I can’t tell you how long it took to let go, but it was a few years. Emotionally and energetically it was like a tug of war, and sometimes I felt like I was going around in circles. Back and forth. Up and down. It was exhausting. I could still feel his energy and it felt draining. I cried so many tears and my heart and soul felt splintered for longer than I care to admit.
What I didn’t do was search for external validation. I didn’t look for another relationship, or even a casual lover. I knew that would only mask my pain and provide a temporary fix. That’s no way to let go because you’re simply distracting yourself from the inevitable grieving and letting go process. I needed to work through that disconnect from him on every level before jumping into something else. I needed to let go.
I did let go over time. Early on, I muted his social media as a way to pull back. I didn’t have the strength at that time to fully disconnect or block. But I found his viewing of my stories and things a mix of complicated and stressful, but also, I hate to admit, I got a dopamine hit from that and it kept me stuck. Eventually, after about 18 months he stopped that but still reached out from time to time. I realised I was still being drawn in by him. As time moved forward, I just slowly and quietly shut down everything connected to him. It helped. I was finally healing and growing. I was letting go of all the pieces and moments of him.
Several years down the track with a deeper understanding of that relationship and myself, I have a newfound wisdom about letting go. No contact and blocking doesn’t mean you have let go. Jumping into another relationship or casual sex isn’t letting go. Escaping into unhealthy coping mechanisms isn’t letting go. Pretending you feel great and don’t think of them anymore isn’t letting go.
Letting go is a process. It’s raw, honest, and messy. It’s grieving what was and allowing yourself time, space, and grace to acknowledge how you feel. It’s accepting your part in what didn’t work. It’s forgiving yourself and the situation. It also takes strength and courage to recognise it’s time to let go and put things in motion to move forward. It also takes a level of resilience to push yourself forward when there hasn’t been any real closure. Letting go isn’t the easy path, nor is it any sort of weakness.

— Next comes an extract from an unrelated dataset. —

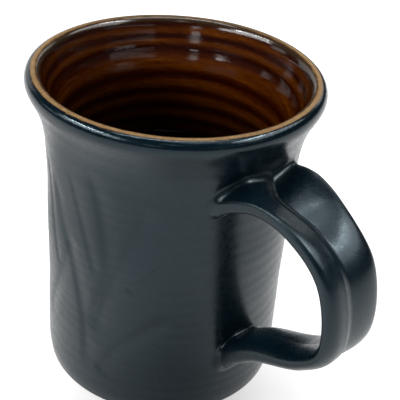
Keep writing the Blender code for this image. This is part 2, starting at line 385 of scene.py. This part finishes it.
# Sideways shift of the crease between the two lobes
CREASE = (
    (0.0, 3.0), (0.14, 1.5), (0.165, 0.5), (0.19, -1.8), (0.215, -3.6), (0.25, -4.0), (0.3, -3.1),
    (0.36, -2.7), (0.43, -2.2), (0.5, -1.7), (0.7, -0.8), (0.9, -2.2), (1.0, -2.2),
)
# Depth of the hollow along the crease, of the step down to the far lobe, and height of the near lobe
HOLLOW = (
    (0.0, 0.5), (0.14, 0.4), (0.2, 0.3), (0.25, 0.4), (0.3, 0.6), (0.36, 0.7), (0.6, 0.6), (0.85, 0.5),
    (1.0, 0.2),
)
STEP = (
    (0.0, 0.2), (0.14, 1.0), (0.18, 2.0), (0.25, 2.2), (0.36, 1.2), (0.5, 0.55), (0.6, 0.5), (0.75, 0.45),
    (0.88, 0.2), (1.0, 0.0),
)
CROWN = (
    (0.0, 2.0), (0.14, 2.0), (0.17, 1.4), (0.21, 0.3), (0.25, 0.1), (0.32, 0.1), (0.45, 0.15), (0.6, 0.3),
    (0.8, 0.3), (1.0, 0.0),
)
# How square the section's near and far sides are: 2 is an ellipse
BOXY = ((0.0, 3.6), (0.2, 4.0), (0.3, 3.4), (0.4, 2.7), (1.0, 2.4))
FAR_BOXY = ((0.0, 3.4), (0.2, 4.2), (0.5, 4.2), (0.7, 2.8), (1.0, 2.4))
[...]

We are not meant to live in unhappy, unhealthy, abusive, neglectful situations. We are not meant to keep striving and trying if we are miserable and our needs are repeatedly being unmet. We are not meant to “put up” with emotional avoidance, constant selfishness, deception, relationship inequality, or stay in environments where we continue to wither away.
Letting go is f*cking hard. It’s one step forward and three steps backward, or three steps forward and one step backward. But it also leads to a more fulfilled self. It creates space for what’s next. It replaces powerlessness with power.
Sometimes letting go isn’t just the best choice—it’s the only choice.